— START OF GIVEN INFORMATION —

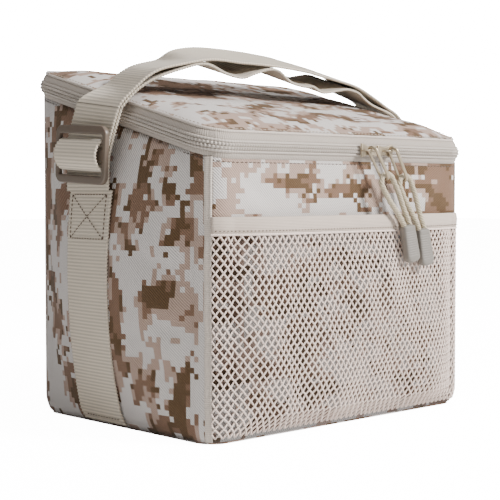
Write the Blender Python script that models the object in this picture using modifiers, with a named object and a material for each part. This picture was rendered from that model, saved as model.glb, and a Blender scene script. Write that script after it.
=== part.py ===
"""Insulated cooler bag: a soft box with foam walls and a liner, a sloped zipped lid on a fabric hinge,
a net pocket across the front and a webbing carry strap over the top.

Metres, +Z up, front towards -Y. The origin is the centre of the base's underside.
"""

import math

import bmesh
import bpy
from mathutils import Matrix, Vector

# Driving dimensions of the box
WIDTH = 0.280
DEPTH = 0.206
FRONT_ZIP_HEIGHT = 0.205
BACK_ZIP_HEIGHT = 0.259
CORNER_RADIUS = 0.020
SLOPE = (BACK_ZIP_HEIGHT - FRONT_ZIP_HEIGHT) / DEPTH
SLOPE_ANGLE = math.atan(SLOPE)

# Shell and padding, from the outside in
CLEARANCE = 0.0004
PANEL = 0.0012
FOAM_INSET = 0.0020
FOAM = 0.0065
LINER_INSET = 0.0100
LINER = 0.0006
BOARD = 0.0024
BOARD_INSET = 0.0068
BASE_FOAM_INSET = 0.0055
WALL_FOOT = 0.0016
TUCK = 0.0045
TUCK_HEIGHT = 0.015
BULGE = {"left": 0.018, "front": 0.0015, "right": 0.018, "back": 0.004}

# Zip band, measured up and down from the line between the two coils
BAND_BELOW = 0.0080
BAND_ABOVE = 0.0095
TAPE = 0.0010
TAPE_EDGE = 0.0050
TAPE_PROUD = 0.0015
COIL_LOW = 0.0008
COIL_HIGH = 0.0042
COIL_PROUD = 0.0030
COIL = 0.0035

# Lid
LID_INSET = 0.0015
LID_PADDING_INSET = 0.0042
LID_CROWN = 0.0065
LID_CROWN_REACH = 0.035
LID_FOAM_LOW = 0.0055
LID_LINER_LOW = 0.0038
HINGE_GAP = 0.0012

# Front pocket
POCKET_LOW = 0.0045
POCKET_HIGH = 0.1460
BINDING_HIGH = 0.1570
POCKET_SHEET = 0.0012
BINDING = 0.0016
POCKET_SEAM_GAP = 0.0007
POCKET_MOUTH = 0.0080
POCKET_SAG = 0.0110

# Carry strap
WEBBING_WIDTH = 0.050
WEBBING = 0.0016
STRAP_Y = 0.011
SEWN_TOP = 0.1760
LEG_TOP = 0.2358
ARCH_FOOT = 0.2368
INNER_LEG_X = 0.1572
OUTER_LEG_X = 0.1600
LEFT_LEG_LEAN = 0.0065
LEFT_TWIST = 0.5
RIGHT_TWIST = 1.2
TWIST_START_X = -0.1000
TWIST_END_X = -0.0400
LEG_STEPS = 3

# Strap hardware
GLIDE_HEIGHT = 0.2010
GLIDE_SIZE = (0.0040, 0.0600, 0.0420)
GLIDE_SLOT = (0.0520, 0.0110)
GLIDE_BAR = 0.0080
GLIDE_X = 0.1634
RING_HEIGHT = 0.1920
RING_SIZE = (0.0036, 0.0600, 0.0240)
RING_SLOT = (0.0520, 0.0150)
RING_X = 0.1612
RING_WRAP = 0.0050

# Sliders and pulls
SLIDER_LENGTH = 0.0175
SLIDER_PITCH = 0.0181
SLIDERS_MEET_X = 0.0245
SLIDER_GRIP = 0.0003
SLIDER_JAW = 0.0018
SLIDER_PLATE = 0.0016
SLIDER_REAR = 0.0012
SLIDER_POST = 0.0005
SLIDER_RISE = 0.0050
SLIDER_DROP = 0.0055
SLIDER_REAR_HALF = 0.0048
BAIL_STANDOFF = 0.0051
BAIL_OFFSET = 0.0027
BAIL_ROD = 0.0016
BAIL_HALF = 0.0056
FUSE = 0.0004
TAB_WIRE = 0.0012
TAB_HALF_WIDTH = 0.0040
TAB_TOP = 0.0026
TAB_BOTTOM = -0.0250
CORD_RADIUS = 0.0021
CORD_BEND = 0.0065
CORD_FOOT = -0.0620
CORD_LEG = ((0.0062, -0.0380), (0.0052, -0.0450), (0.0040, -0.0520), (0.0033, -0.0580), (0.0032, CORD_FOOT))
END_SIZE = (0.0140, 0.0080, 0.0290)
PULL_LEAN = {"left": math.radians(30), "right": math.radians(24)}
PULL_TILT = math.radians(6)
END_UPRIGHT = 0.75
END_DROP = 0.0028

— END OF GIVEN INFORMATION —

- **GIVEN INSTRUCTION**: From the data, list each line in which the string "part" appears.

- **EXERCISE RESULT**:
Write the Blender Python script that models the object in this picture using modifiers, with a named object and a material for each part. This picture was rendered from that model, saved as model.glb, and a Blender scene script. Write that script after it.
=== part.py ===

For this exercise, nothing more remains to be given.